Madonna’s fall from grace

At a Brit award’s ceremony, which was slightly less exciting than ironing a difficult shirt or changing an awkward tire, Madonna’s embarrassing fall cheered the bored hordes and baying mob up no end.

Like an extra in a Lord of the Rings wizard’s convention or an Armani loving bullfighter, Madonna strutted onto the stage wearing a ridiculous long cape and hood ensemble. Yet, with fingers which appeared as nervous as a smoker trying to roll a cigarette after five days of cold turkey, Madonna didn’t appear to properly undo the complicated fastening which attached aforesaid clothing to her body. Consequently, when the dancers, who were incidentally dressed as devils, yanked at that there cloak, instead of revealing Madonna in all her 56 years of toned and fat free glory, she was unceremoniously dragged backwards with the cloak like a sack of moldy potatoes.

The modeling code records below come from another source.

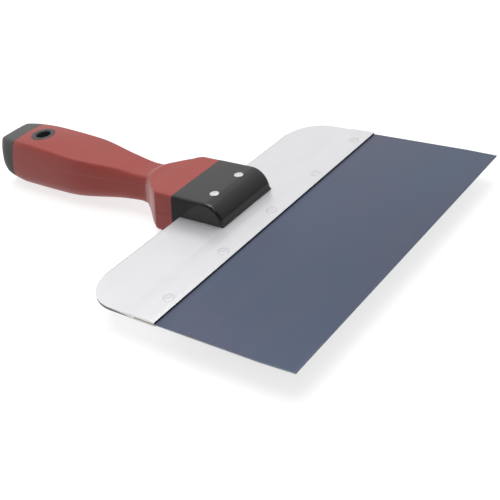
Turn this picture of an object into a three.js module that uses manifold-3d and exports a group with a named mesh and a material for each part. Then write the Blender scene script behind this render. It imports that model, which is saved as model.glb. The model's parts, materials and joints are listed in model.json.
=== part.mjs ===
// A drywall taping knife: a spring steel blade riveted into an extruded aluminium backing plate,
// which is riveted into the slotted nose of a hard core with a soft grip moulded over it.
// Millimetres. +X runs across the knife, +Y points to the cutting edge and +Z is up. While it is
// being built, y = 0 is the front edge of the backing plate and z = 0 the middle of the blade.

import * as THREE from "three";
import { mergeVertices } from "three/addons/utils/BufferGeometryUtils.js";
import Module from "manifold-3d";

const wasm = await Module();
wasm.setup();

// Blade
const BLADE_WIDTH = 203.2;
const BLADE_REACH = 77.5; // from the backing plate to the cutting edge
const BLADE_HELD = 12; // depth held in the backing plate's slot
const BLADE_THICKNESS = 0.6;
const RELIEF_LENGTH = 18; // the sides taper in over this length, so that the corners don't drag
const RELIEF_INSET = 0.85;

// Backing plate
const PLATE_DEPTH = 50.5;
const PLATE_CORNER = 22; // radius of the two rear corners
const WEB_THICKNESS = 2;
const JAW_THICKNESS = 3;
const LIP_THICKNESS = 2.5; // the jaw is thinner at its very front
const LIP_LENGTH = 3;
const JAW_DEPTH = 12.4; // the thick front strip that holds the blade
const JAW_SLOPE = 7.2; // and the slope behind it, down to the web
const SLOT_PLAY = 0.1; // above and below the blade
const SLOT_END_PLAY = 0.6;

// Blade rivets
const BLADE_RIVETS = 5;
const RIVET_PITCH = 43.05;
const RIVET_ROW_SHIFT = -2.6; // the row isn't quite centred
const RIVET_ROW_SETBACK = 6.3;
const RIVET_SHANK = 1.6;
const RIVET_HEAD = 3;
const RIVET_DOME = 0.55;
const RIVET_PLAY = 0.1; // around a rivet in its hole

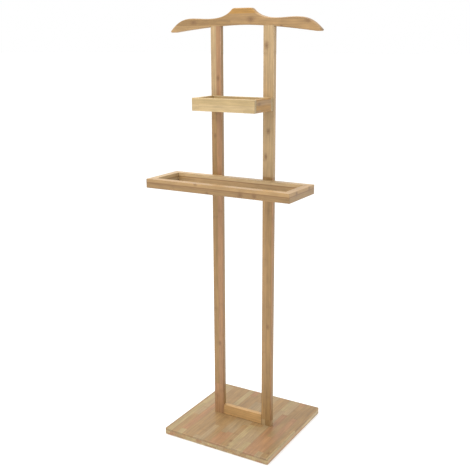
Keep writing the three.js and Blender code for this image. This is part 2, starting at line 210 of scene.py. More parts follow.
def strip_group():
    """The pattern of glued bamboo strips, in millimetres: X along the grain, Y across, Z through.

    Cane is split into strips 10 to 20 mm wide and 5 to 8 mm thick. They are planed, glued side by side
    and in layers, and joined end to end, so each strip has its own tone, fibres and row of knuckles.
    """
    if "Bamboo Strips" in bpy.data.node_groups:
        return bpy.data.node_groups["Bamboo Strips"]
    tree = bpy.data.node_groups.new("Bamboo Strips", "ShaderNodeTree")
    sockets = tree.interface
    sockets.new_socket("Vector", in_out="INPUT", socket_type="NodeSocketVector")
    for name in ("Strip", "Layer", "Length", "Stagger", "Seed", "Seam Width"):
        sockets.new_socket(name, in_out="INPUT", socket_type="NodeSocketFloat")
    for name in ("Tone", "Cast", "Depth", "Cloud", "Streak", "Fibre", "Knuckle", "Seam"):
        sockets.new_socket(name, in_out="OUTPUT", socket_type="NodeSocketFloat")
    given = add_node(tree, "NodeGroupInput").outputs
    kind = "ShaderNodeMath"

    # Which strip and which layer a point is in. Each layer's strips are stepped by 0.38 of a width.
    place = add_node(tree, "ShaderNodeSeparateXYZ", {0: given["Vector"]}).outputs
    through = add_node(tree, kind, {0: place["Z"], 1: given["Layer"]}, operation="DIVIDE").outputs[0]
    through = add_node(tree, kind, {0: through, 1: 0.5}, operation="ADD").outputs[0]
    layer = add_node(tree, kind, {0: through}, operation="FLOOR").outputs[0]
    stepped = add_node(tree, kind, {0: layer, 1: 0.38, 2: 0.5}, operation="MULTIPLY_ADD").outputs[0]
    across = add_node(tree, kind, {0: place["Y"], 1: given["Strip"]}, operation="DIVIDE").outputs[0]
    across = add_node(tree, kind, {0: across, 1: stepped}, operation="ADD").outputs[0]
    strip = add_node(tree, kind, {0: across}, operation="FLOOR").outputs[0]
    key = add_node(tree, "ShaderNodeCombineXYZ", {0: strip, 1: layer, 2: given["Seed"]}).outputs[0]
    luck = add_node(tree, "ShaderNodeTexWhiteNoise", {0: key}, noise_dimensions="3D").outputs
    luck = add_node(tree, "ShaderNodeSeparateColor", {0: luck["Color"]}).outputs

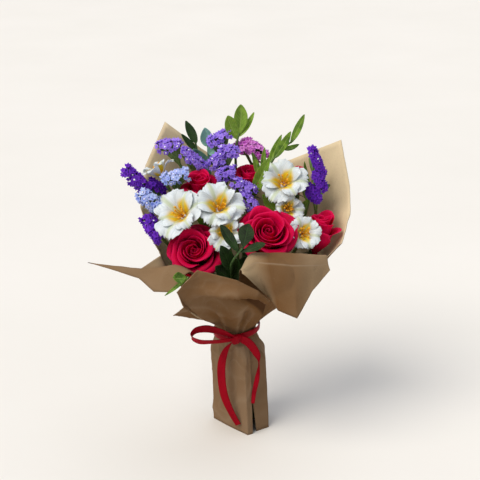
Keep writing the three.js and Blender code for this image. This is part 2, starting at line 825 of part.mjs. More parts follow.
// The ribbon's band: a closed strip round the neck, higher on the right.
function ribbonBand() {
  const points = [];
  const faces = [];
  for (let k = 0; k < RIBBON_STEPS; k++) {
    const angle = (k / RIBBON_STEPS) * 2 * Math.PI;
    for (const [thick, high] of [[0, -1], [1, -1], [1, 1], [0, 1]]) {
      const p = polar(angle, RIBBON_RADIUS + thick * RIBBON, TIE_HEIGHT + (high * RIBBON_WIDTH) / 2);
      p.z += RIBBON_SLANT * p.x;
      points.push(p.add(vec(TIE_SHIFT, 0, 0)));
    }
    for (let e = 0; e < 4; e++) {
      const a = 4 * k + e;
      const b = 4 * k + ((e + 1) % 4);
      const next = (i) => (i + 4) % (4 * RIBBON_STEPS);
      faces.push(a, b, next(b), a, next(b), next(a));
    }
  }
  return skin(points, faces);
}

// The whole ribbon: the band, its knot, the one open loop and both tails.
function ribbon() {
  const knot = new THREE.SphereGeometry(KNOT_RADIUS, 8, 5).scale(1, 0.75, 0.9);
  knot.translate(KNOT[0], KNOT[1], KNOT[2]);
  const loop = strip(
    [
      { at: [-8, -31, 121], side: [1, -2, 6] },
      { at: [-24, -33, 131], side: [0, -2, 8] },
      { at: [-41, -34, 136], side: [0, -1, 8] },
      { at: [-56, -37, 134], side: [-2, -2, 7] },
      { at: [-59, -42, 129], side: [-1, -5, 6] },
      { at: [-51, -46, 124], side: [0, -6, 4] },
      { at: [-35, -43, 122], side: [0, -6, 4] },
      { at: [-19, -36, 121], side: [0, -4, 6] },
      { at: [-8, -31, 120], side: [1, -2, 6] },
    ],
    12,
  );
  const leftTail = strip(
    [
      { at: [-9, -32, 120], side: [5, 0, 5] },
      { at: [-18, -33.5, 111], side: [8, 0, 4] },
      { at: [-24, -35, 93], side: [9, -1, 1] },
      { at: [-24.5, -36, 71], side: [9, -1, 0] },
      { at: [-21, -36, 48], side: [8, -1, 2] },
      { at: [-13, -36, 27], side: [7, -1, 3] },
      { at: [-5, -36, 11], side: [6, -1, 3] },
    ],
    8,
  );
  const rightTail = strip(
    [
      { at: [-4, -32, 122], side: [3, 0, 8] },
      { at: [7, -34.5, 117], side: [6, 0, 8] },
      { at: [16, -36, 104], side: [6, -1, 2] },
      { at: [19, -37, 92], side: [1, -5, 1] },
      { at: [17, -37, 73], side: [5, -3, -1] },
      { at: [13.5, -37, 55], side: [5, -1, 0] },
      { at: [12, -37.5, 41], side: [4, -1, 0] },
    ],
    8,
  );
  return fuse([ribbonBand(), knot, loop, leftTail, rightTail]);
}

// Every stem of the bundle, with what it is heading for and what it carries at its end.
const stems = [];

ROSES.forEach((rose, index) => {
  const faces = point(rose.faces).normalize();
  const seat = point(rose.at).addScaledVector(faces, -ROSE_SEAT * rose.height);
  const name = `rose_${index + 1}`;
  const bloom = place(`${name}_bloom`, roseBloom(rose), "rose", 0.5);
  bloom.position.copy(seat);
  bloom.quaternion.setFromUnitVectors(UP, faces);
  const aim = seat.clone().addScaledVector(faces, -CALYX_DEPTH);
  const node = seat.clone().addScaledVector(faces, -ROSE_NODE).toArray();
  stems.push({
    name: `${name}_stem`,
    colour: "darkGreen",
    aim,
    approach: seat.clone().addScaledVector(faces, -ROSE_BEND),
    radius: ROSE_STEM,
    carries: () => [
      calyx(seat, faces),
      ...rose.leaves.map((one) => leaf({ base: node, ...one })),
    ],
  });
});

ALSTROEMERIAS.forEach(({ fork, blooms }, index) => {
  const name = `alstroemeria_${index + 1}`;
  const start = point(fork);
  const pedicels = blooms.map((flower, k) => {
    const faces = point(flower.faces).normalize();
    const seat = point(flower.at).addScaledVector(faces, -ALSTROEMERIA_SEAT * flower.radius);
    const bloom = place(`${name}_bloom_${k + 1}`, alstroemeriaBloom(flower), "white", 0.55);
    bloom.position.copy(seat);
    bloom.quaternion.setFromUnitVectors(UP, faces);
    const end = seat.clone().addScaledVector(faces, -SEAT_GAP);
    const before = seat.clone().addScaledVector(faces, -PEDICEL_BEND);
    const rise = start.clone().lerp(before, 0.35).add(vec(0, 0, 6));
    const curve = new THREE.CubicBezierCurve3(start, rise, before, end);
    return tube(curve.getPoints(4), [1.8, 1.5, 1.5, 1.7, 2.2], { sides: 4, end: faces });
  });
  stems.push({
    name: `${name}_stem`,
    colour: "green",
    aim: start,
    approach: start.clone().add(vec(0, 0, -FORK_BEND)),
    radius: ALSTROEMERIA_STEM,
    carries: () => pedicels,
  });
});

STATICES.forEach(({ colour, fork, heads }, index) => {
  const start = point(fork);
  stems.push({
    name: `statice_${index + 1}_spray`,
    colour,
    aim: start,
    approach: start.clone().add(vec(0, 0, -FORK_BEND)),
    radius: STATICE_STEM,
    carries: () => heads.flatMap((head) => staticeHead(head, start)),
  });
});

SPRIGS.forEach(({ name, colour, stem, leaves }) => {
  const path = stem.map(point);
  const rise = path[1].clone().sub(path[0]).normalize();
  stems.push({
    name,
    colour,
    aim: path[0],
    approach: path[0].clone().addScaledVector(rise, -SPRIG_BEND),
    radius: SPRIG_STEM,
    beyond: path.slice(1),
    carries: () => leaves.map(leaf),
  });
});

assignSlots(stems).forEach((slot, index) => {
  const stem = stems[index];
  place(stem.name, fuse([stemTube(stem, slot), ...stem.carries()]), stem.colour);
});

place("paper_back_sheet", solid(paperSheet(BACK_SHEET)), "kraft", 0.85);
place("paper_front_sheet", solid(paperSheet(FRONT_SHEET)), "kraft", 0.85);
place("paper_flap_sheet", solid(paperSheet(FLAP_SHEET)), "kraft", 0.85);
place("ribbon", ribbon(), "ribbon", 0.4);

export default bouquet;
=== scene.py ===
"""A hand-tied mixed bouquet in kraft paper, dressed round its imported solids.

Every size is in millimetres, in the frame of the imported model: X to the right, Y away from
the viewer and Z up. A mesh is scaled to metres when it is made.
"""

import logging
import math
from collections.abc import Callable, Sequence
from dataclasses import dataclass
from enum import Enum
from typing import Any

import bpy
import numpy as np
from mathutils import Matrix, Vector, noise


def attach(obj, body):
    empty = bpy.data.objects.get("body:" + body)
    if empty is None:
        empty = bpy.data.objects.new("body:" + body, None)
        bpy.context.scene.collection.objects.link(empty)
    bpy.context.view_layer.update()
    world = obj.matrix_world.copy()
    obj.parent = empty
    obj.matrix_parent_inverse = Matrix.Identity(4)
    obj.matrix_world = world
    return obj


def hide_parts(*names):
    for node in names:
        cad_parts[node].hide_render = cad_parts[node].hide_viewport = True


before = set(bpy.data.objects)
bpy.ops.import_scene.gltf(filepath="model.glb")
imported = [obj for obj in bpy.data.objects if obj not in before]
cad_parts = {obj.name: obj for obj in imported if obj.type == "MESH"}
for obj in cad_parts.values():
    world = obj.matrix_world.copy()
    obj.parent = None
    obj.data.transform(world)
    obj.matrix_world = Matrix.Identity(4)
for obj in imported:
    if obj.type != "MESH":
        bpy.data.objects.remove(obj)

log = logging.getLogger("bouquet")

Array = np.ndarray
Point = tuple[float, float, float]
Rings = tuple[tuple[float, float], ...]
Surface = Callable[[Array, Array], Array]
Node = bpy.types.Node
Socket = bpy.types.NodeSocket
Material = bpy.types.Material
Piece = bpy.types.Object

MM = 0.001
BODY = "root"
GOLDEN_ANGLE = math.radians(137.508)

# The tie, the stems that run through it, and the sleeve that stands round them.
TIE_HEIGHT = 121.0
TIE_SHIFT = -7.0
NECK_HALF = 6.0
STEM_PITCH = 6.0
STEM_ROUND = 2.85
STEM_STEPS = np.array([0.0, 0.02, 0.3, 0.6, 0.9])
RISE_POINTS = 22
BEYOND_POINTS = 13
FOOT_SPREAD = 1.04
SLEEVE_TOP = 93.0
SLEEVE_LEAN = -3.0
SLEEVE_CORNERS = ((-32.0, 2.0), (6.0, -38.0), (31.0, -21.0), (31.0, 14.0), (-11.0, 28.0))
PLEAT_VALLEY = 19.8
PLEAT_PEAK = 22.6
BACK_FULLNESS = 2.5

# Blooms past these radii get finer petals, and the random draws start from these seeds.
LARGE_ROSE = 25
LARGE_BLOOM = 15
ROSE_SEED = 40
STATICE_SEED = 70


class Slot(Enum):
    """The record's material slots."""

    ROSE = "rose_petal"
    WHITE = "white_petal"
    GREEN = "green_leaf"
    DARK = "dark_leaf"
    BLUE_GREEN = "blue_green_leaf"
    LAVENDER = "lavender_floret"
    VIOLET = "violet_floret"
    PALE_BLUE = "pale_blue_floret"
    PINK = "pink_floret"
    KRAFT = "kraft_paper"
    SATIN = "ribbon_satin"


def vec(*xyz: float) -> Array:
    """A point or a direction."""
    return np.array(xyz, float)


def unit(direction: Array) -> Array:
    """The direction at length one."""
    return direction / np.linalg.norm(direction)


def unit_rows(directions: Array) -> Array:
    """Every row at length one."""
    return directions / np.maximum(np.linalg.norm(directions, axis=-1, keepdims=True), 1e-9)


def facing(grid: Array) -> Array:
    """The way that a grid of points faces at each of them."""
    return unit_rows(np.cross(np.gradient(grid, axis=1), np.gradient(grid, axis=0)))


def smooth(value: Array | float, low: float, high: float) -> Array:
    """Goes smoothly from 0 at low to 1 at high."""
    share = np.clip((np.asarray(value, float) - low) / (high - low), 0.0, 1.0)
    return share * share * (3 - 2 * share)


def bell(value: Array, middle: Array | float, width: Array | float) -> Array:
    """Goes smoothly up to 1 at the middle and down to 0 on both sides."""
    return np.exp(-(((value - middle) / width) ** 2))


def polar(angle: Array | float, radius: Array | float, z: Array | float) -> Array:
    """Points at an angle and a radius round the Z axis."""
    parts = np.broadcast_arrays(radius * np.cos(angle), radius * np.sin(angle), z)
    return np.stack(parts, axis=-1).astype(float)


def bezier(a: Array, b: Array, c: Array, d: Array, count: int) -> Array:
    """Points on a cubic curve from a to d, both ends among them.

    Args:
        a: The start.
        b: The point that the curve leaves towards.
        c: The point that it arrives from.
        d: The end.
        count: How many points.

    Returns:
        The points, one a row.
    """
    t = np.linspace(0, 1, count)[:, None]
    return (1 - t) ** 3 * a + 3 * (1 - t) ** 2 * t * b + 3 * (1 - t) * t * t * c + t**3 * d


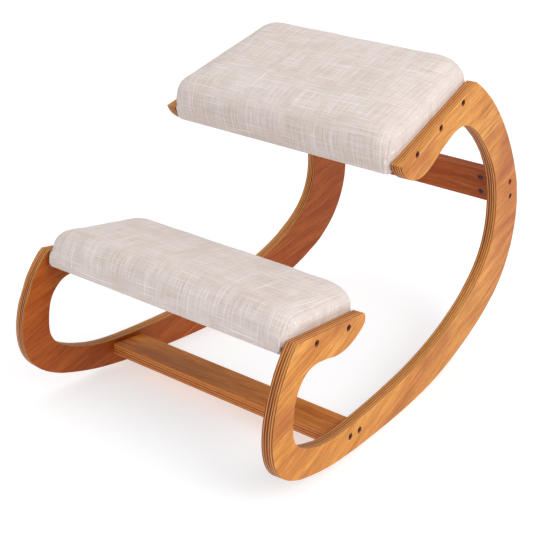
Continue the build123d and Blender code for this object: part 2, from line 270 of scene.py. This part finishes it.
def linen(name, arm, seed, lift=1.0):
    """Slubby linen: threads follow the cushion's own directions on its top, sides and end panels."""
    m = Mat(name)
    p = m.pos()
    x = m.vmath("DOT_PRODUCT", p, (1, 0, 0))
    s = m.vmath("DOT_PRODUCT", p, (0, arm.c, arm.k))
    n = m.vmath("DOT_PRODUCT", p, (0, -arm.k, arm.c))
    nx = m.math("ABSOLUTE", m.vmath("DOT_PRODUCT", m.normal(), (1, 0, 0)))
    end = m.remap(nx, 0.62, 0.78, 0.0, 1.0, True)
    warp = m.fmix(end, x, s)                      # across the warp threads
    weft = m.fmix(end, m.math("ADD", s, n), n)    # across the weft threads
    wav = m.noise(p, 30.0, 2.0)
    wav2 = m.math("MULTIPLY", m.math("SUBTRACT", wav, 0.5), 0.0016)
    u, v = m.math("ADD", warp, wav2), m.math("ADD", weft, wav2)
    pitch = 0.00105
    su = m.math("SINE", m.math("MULTIPLY", u, 2 * math.pi / pitch))
    sv = m.math("SINE", m.math("MULTIPLY", v, 2 * math.pi / pitch))
    over = m.math("MULTIPLY", su, sv)
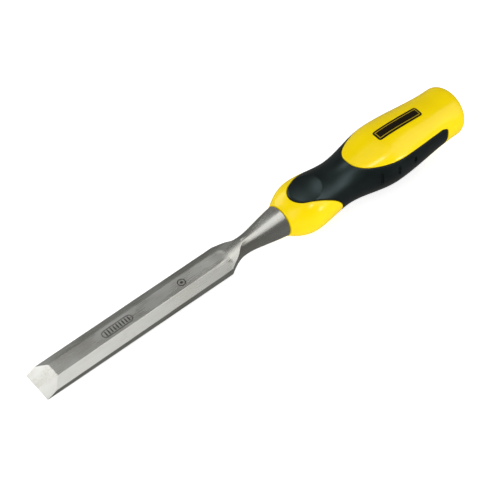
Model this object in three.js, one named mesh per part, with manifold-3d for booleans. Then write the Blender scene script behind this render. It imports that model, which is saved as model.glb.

There was split second of hope where many thought that Madonna’s fall would bring a premature end to her unlistenable dirge but ever the professional, Madonna’s fall just appeared to make her stronger and she finished “Living For Love” with remarkable aplomb and the stiff, sort of awkward dance moves that have become her trademark.

Instead of finishing the song and making light of the incident by saying, “Ouch, that really hurt!” in the wake of the fall, Madonna chose to take to Instagram and explain that the Armani cloak, which already has its own Twitter account, was “tied too tight,” but that she was “fine.”

“Armani hooked me up! My beautiful cape was tied too tight! But nothing can stop me and love really lifted me up! Thanks for your good wishes! I’m fine!”

What banal atrocities and rehearsed spontaneity this year’s Brit Awards will boast is anybody’s guess, we’ll just have to wait until Wednesday, February 22 to find out.